---------- Input rows ----------

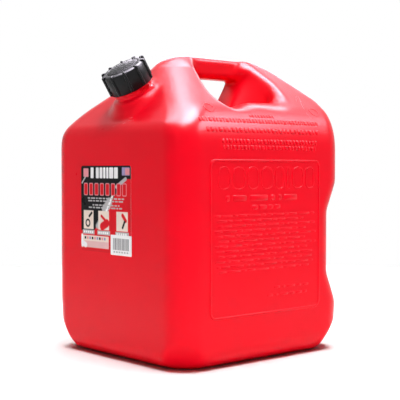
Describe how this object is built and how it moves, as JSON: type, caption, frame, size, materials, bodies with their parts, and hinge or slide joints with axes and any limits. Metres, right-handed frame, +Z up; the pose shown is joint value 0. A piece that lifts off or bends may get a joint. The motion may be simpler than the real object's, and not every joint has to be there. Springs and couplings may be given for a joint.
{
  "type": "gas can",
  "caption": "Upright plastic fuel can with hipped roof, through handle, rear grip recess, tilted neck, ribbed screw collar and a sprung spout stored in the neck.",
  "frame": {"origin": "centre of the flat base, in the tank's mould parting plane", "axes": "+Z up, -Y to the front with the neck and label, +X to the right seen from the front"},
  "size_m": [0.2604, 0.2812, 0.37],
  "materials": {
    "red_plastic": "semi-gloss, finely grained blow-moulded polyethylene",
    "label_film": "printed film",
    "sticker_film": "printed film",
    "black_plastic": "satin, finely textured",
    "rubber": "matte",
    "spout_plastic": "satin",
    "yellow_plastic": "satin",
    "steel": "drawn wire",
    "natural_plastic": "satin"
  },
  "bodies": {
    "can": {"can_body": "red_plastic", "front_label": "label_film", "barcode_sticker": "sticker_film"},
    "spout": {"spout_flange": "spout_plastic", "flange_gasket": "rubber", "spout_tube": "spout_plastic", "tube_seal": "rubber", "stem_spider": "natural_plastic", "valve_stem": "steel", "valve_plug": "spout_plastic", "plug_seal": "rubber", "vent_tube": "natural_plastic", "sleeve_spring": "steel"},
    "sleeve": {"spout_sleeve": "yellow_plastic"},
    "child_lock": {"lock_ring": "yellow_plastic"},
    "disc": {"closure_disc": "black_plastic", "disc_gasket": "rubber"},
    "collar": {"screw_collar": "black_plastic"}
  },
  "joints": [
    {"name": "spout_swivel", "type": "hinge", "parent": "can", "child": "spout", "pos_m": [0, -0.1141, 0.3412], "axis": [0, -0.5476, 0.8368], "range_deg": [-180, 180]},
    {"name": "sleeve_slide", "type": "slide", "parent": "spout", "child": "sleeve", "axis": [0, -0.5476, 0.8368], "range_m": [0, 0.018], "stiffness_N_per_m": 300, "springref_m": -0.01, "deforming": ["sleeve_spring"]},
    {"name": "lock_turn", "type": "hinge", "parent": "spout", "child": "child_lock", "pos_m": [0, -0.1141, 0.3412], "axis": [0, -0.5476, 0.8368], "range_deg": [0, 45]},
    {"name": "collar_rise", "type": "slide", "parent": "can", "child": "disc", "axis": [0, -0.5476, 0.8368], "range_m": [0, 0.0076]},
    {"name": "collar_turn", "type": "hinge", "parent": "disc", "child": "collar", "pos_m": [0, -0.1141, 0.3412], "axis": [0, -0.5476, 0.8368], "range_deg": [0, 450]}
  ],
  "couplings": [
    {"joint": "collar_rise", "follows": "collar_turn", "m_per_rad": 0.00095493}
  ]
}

----------
---------- Input rows ----------

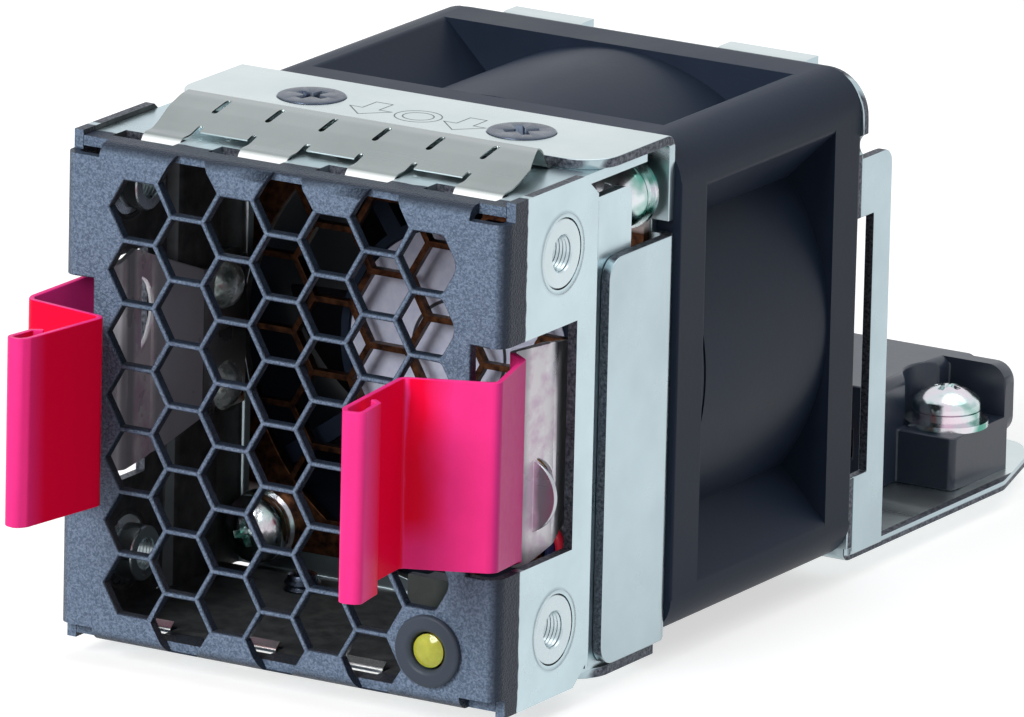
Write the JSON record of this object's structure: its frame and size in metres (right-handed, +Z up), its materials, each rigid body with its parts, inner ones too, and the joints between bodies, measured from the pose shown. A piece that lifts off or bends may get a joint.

----------
---------- Input rows ----------

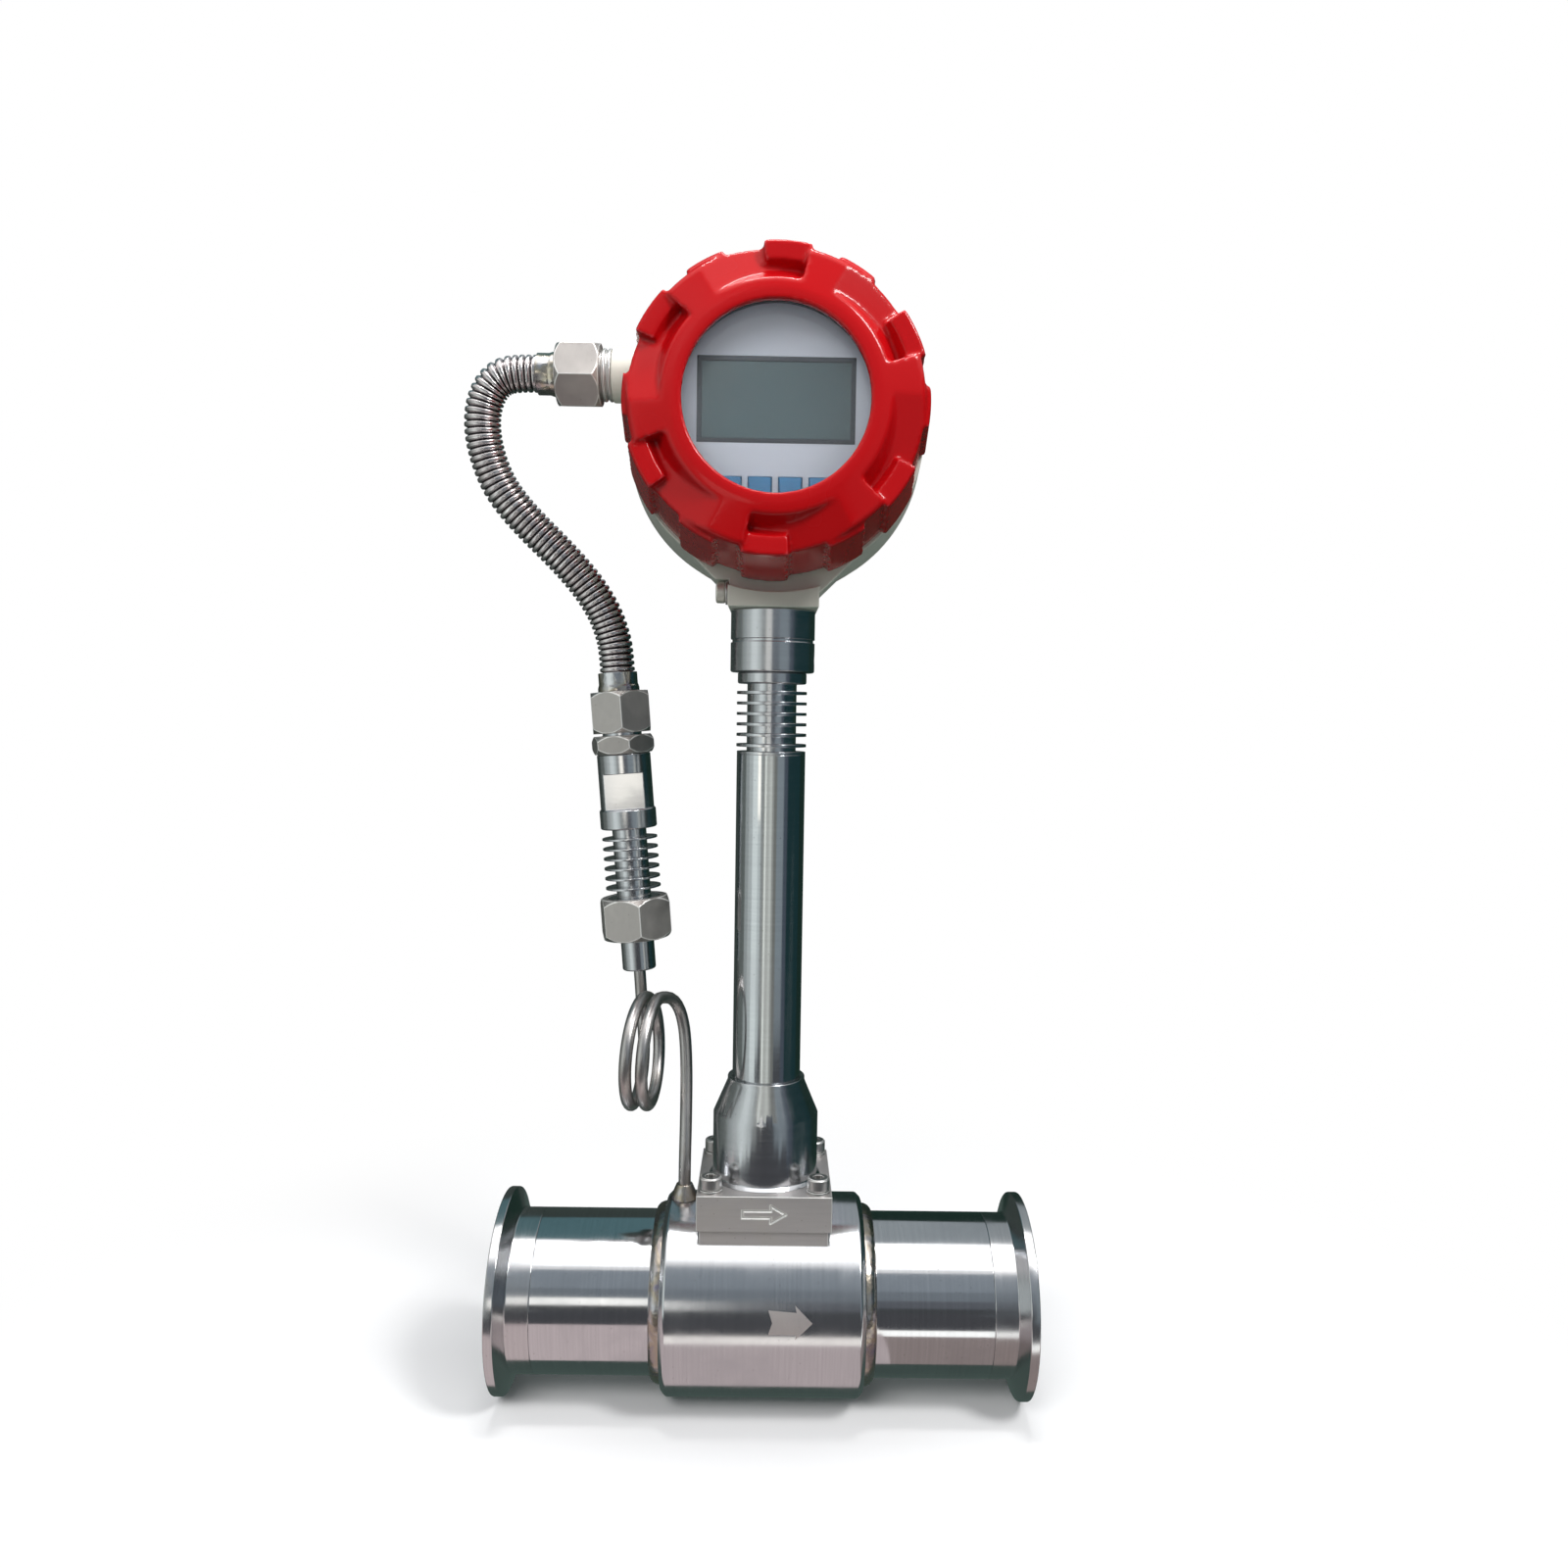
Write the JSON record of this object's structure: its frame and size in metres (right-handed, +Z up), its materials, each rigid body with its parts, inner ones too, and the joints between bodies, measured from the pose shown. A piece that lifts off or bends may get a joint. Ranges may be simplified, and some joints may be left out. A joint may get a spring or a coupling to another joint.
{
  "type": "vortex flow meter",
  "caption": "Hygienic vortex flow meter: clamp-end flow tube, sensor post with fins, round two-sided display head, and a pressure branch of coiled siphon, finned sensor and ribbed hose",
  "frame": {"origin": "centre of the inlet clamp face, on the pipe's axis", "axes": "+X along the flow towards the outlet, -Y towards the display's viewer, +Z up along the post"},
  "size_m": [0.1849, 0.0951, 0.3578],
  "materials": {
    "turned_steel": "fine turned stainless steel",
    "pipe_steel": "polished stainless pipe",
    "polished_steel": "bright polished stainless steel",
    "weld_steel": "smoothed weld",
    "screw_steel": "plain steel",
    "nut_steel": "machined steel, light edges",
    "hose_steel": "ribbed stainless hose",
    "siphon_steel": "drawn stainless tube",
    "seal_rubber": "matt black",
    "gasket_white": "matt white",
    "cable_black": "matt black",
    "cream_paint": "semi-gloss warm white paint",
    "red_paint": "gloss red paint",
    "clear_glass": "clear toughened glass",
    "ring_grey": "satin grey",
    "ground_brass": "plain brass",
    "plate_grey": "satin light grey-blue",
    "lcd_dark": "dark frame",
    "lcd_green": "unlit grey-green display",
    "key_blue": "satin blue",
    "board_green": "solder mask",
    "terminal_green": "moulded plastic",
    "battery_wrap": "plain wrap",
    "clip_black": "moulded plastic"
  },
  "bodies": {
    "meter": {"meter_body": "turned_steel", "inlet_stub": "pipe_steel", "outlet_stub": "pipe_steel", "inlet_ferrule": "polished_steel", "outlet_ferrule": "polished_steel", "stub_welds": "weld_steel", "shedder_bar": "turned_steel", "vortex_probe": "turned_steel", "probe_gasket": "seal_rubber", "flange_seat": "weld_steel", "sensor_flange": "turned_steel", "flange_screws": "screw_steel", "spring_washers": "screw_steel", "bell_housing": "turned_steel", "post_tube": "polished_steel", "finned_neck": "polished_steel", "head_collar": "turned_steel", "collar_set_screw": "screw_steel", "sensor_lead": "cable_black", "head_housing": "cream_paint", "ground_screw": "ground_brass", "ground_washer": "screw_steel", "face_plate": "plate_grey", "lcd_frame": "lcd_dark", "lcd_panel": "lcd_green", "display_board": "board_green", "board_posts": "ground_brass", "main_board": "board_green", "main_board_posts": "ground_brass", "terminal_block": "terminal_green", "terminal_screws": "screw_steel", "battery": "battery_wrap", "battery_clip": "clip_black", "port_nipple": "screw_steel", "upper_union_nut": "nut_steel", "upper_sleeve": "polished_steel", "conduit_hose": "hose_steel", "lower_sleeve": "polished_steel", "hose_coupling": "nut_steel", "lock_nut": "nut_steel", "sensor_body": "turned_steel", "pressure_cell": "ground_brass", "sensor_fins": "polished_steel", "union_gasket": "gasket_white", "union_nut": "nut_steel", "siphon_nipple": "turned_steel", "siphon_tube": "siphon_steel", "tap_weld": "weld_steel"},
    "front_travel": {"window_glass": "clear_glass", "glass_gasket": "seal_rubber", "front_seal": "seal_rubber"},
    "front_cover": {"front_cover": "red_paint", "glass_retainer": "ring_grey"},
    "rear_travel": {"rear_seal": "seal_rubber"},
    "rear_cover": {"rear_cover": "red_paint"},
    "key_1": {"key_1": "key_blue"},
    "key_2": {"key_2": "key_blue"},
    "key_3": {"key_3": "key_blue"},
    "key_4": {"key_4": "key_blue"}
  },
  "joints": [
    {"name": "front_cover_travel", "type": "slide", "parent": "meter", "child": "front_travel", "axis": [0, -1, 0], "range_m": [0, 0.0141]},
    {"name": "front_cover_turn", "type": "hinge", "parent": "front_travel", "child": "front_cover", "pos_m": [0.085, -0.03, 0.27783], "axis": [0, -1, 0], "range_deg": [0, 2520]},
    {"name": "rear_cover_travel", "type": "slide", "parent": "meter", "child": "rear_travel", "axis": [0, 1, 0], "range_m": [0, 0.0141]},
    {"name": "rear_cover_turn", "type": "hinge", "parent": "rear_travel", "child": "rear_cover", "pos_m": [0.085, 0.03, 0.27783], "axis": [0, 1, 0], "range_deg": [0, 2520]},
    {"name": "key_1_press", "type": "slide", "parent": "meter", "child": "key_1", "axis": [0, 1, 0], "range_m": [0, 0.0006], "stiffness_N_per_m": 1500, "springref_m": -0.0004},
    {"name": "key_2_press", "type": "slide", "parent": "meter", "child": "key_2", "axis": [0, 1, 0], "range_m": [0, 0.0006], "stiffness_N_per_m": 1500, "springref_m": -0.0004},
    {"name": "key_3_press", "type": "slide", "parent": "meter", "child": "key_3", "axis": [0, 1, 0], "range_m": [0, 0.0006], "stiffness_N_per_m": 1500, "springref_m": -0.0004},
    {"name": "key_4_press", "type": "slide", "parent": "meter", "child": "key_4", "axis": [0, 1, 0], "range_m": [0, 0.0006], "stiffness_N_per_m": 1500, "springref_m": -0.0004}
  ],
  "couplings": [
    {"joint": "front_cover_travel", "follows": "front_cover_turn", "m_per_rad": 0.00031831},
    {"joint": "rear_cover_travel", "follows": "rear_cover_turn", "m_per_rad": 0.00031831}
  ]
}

----------

Given request -> Find the lines containing "caption" and pull them out.

Response for this exercise ->
Describe how this object is built and how it moves, as JSON: type, caption, frame, size, materials, bodies with their parts, and hinge or slide joints with axes and any limits. Metres, right-handed frame, +Z up; the pose shown is joint value 0. A piece that lifts off or bends may get a joint. The motion may be simpler than the real object's, and not every joint has to be there. Springs and couplings may be given for a joint.
  "caption": "Upright plastic fuel can with hipped roof, through handle, rear grip recess, tilted neck, ribbed screw collar and a sprung spout stored in the neck.",
  "caption": "Hygienic vortex flow meter: clamp-end flow tube, sensor post with fins, round two-sided display head, and a pressure branch of coiled siphon, finned sensor and ribbed hose",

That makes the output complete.